The past is not a good guide to make predictions about the future because the future will be different. One should take as little as possible but as much as necessary from a backtest. A backtest shows how an idea would have worked out in the past if one followed a specific set of rules. It doesn’t tell anything about its performance going forward. People use backtesting tools to come up with a strategy. This is called fitting the data or curve-fitting. It often falls apart in live trading or just gives miserable results.

It’s so important, so let me tell it again. Backtesting can’t be used to forecast the future and it can’t be used to come up with a strategy. Backtesting is only to validate the statistical significance of a strategic idea on historic data.

This is how it usually works out for new people getting into quant trading:

Backtest vs live trading

Photo by PyQuant News on LinkedIn: source

Even if we don’t over optimize nor curve-fit the strategy to look good on past data, we still use the past data and whenever we backtest anything on historical prices, it’s going to be a fit of some sort on that price data. That’s why one needs to be extremely mindful when doing research with past price data. It also applies to all the “when this happened, then this will happen next” type of charts or “the man who saw the ’08 crash says this will happen” shared on social media and news. Most of the time it’s random BS in a statistical sense. One of the main reasons is low sample size. If the market fell on two Mondays straight, does it mean that the market is going to fall on Mondays?!

How to think about backtesting the right way

Backtesting gives a better understanding of risk and trade management, drawdowns and recovery, compounding capital over time, how an edge plays out, why a strategy makes money, how an account can blow up with too much risk or leverage etc. I’ve done enough backtesting to understand a new strategy by just looking at its technical components and trade mechanics. It’s all about adjusting risk vs reward, entry / exit mechanics, position sizing, diversification, which combined together make up the trade distribution and return profile for a strategy. So if I think of a new strategic idea, I can first close my eyes and already imagine the trade distribution and return profile for that particular style without running a backtest software. Of course, I should still do that to validate my thoughts, but the main point is not the exact result or profit from a backtest, but how to combine different edges and manage risk at the portfolio level using a basket of uncorrelated strategies, without knowing what the future path will look like.
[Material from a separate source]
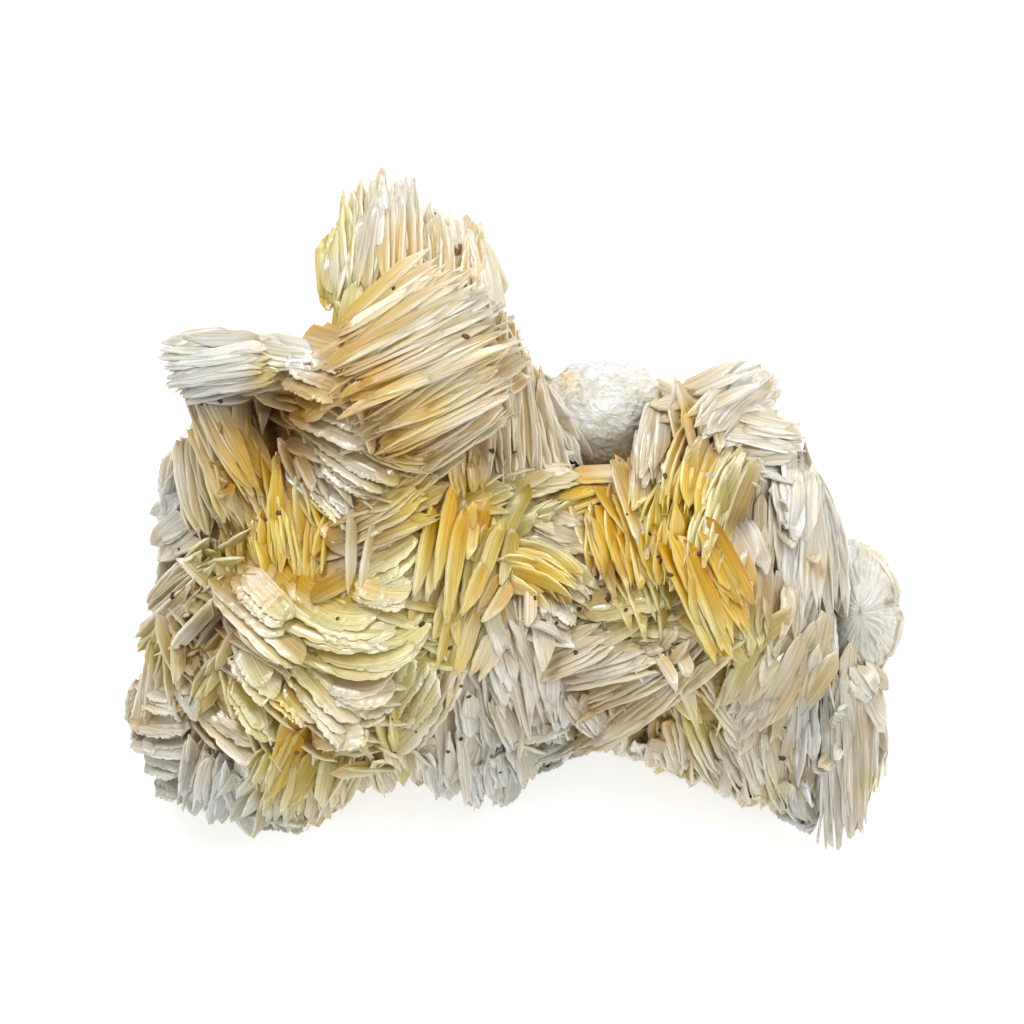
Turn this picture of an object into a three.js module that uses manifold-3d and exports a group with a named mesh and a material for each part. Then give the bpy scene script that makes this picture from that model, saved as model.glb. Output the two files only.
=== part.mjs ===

My job as a trader is to put odds in my favor and manage risk. It’s not what most people think that is to sit in front of screens and try to predict the next move or a winning stock. It’s just pure math and working with data. The market hours are only for executing a predetermined trading plan. The market hours are not for trying to outsmart the next candlestick on a chart.

The stock market is an ever-changing environment

I think the market has technically changed a lot in the past 5 years. You just can’t look at short-term candlestick patterns on a chart and expect it to show investors’ behavior. Most of the trading done today is by bots and algos. A lot of action is in the huge derivatives markets, where market makers hedge their books throughout the day, so the charts show a random distribution of trades created by sell and buy orders in the book. We may see a heavy sell-off one day, a strong rally the next, or the market tanking into close after a quiet sideways day, and things don’t often make sense. I accept it and consider charts to be just a visual representation of data, which most of it is noise in short-term anyway. The idea behind a market index like S&P 500 used to be that the index follows stocks like AAPL, MSFT etc, but today it seems that AAPL and MSFT are following the index trading, at least in the shorter term space. It’s like the tail is wagging the dog. We’ll see how extreme it can go and what kind of effect it may have on the market.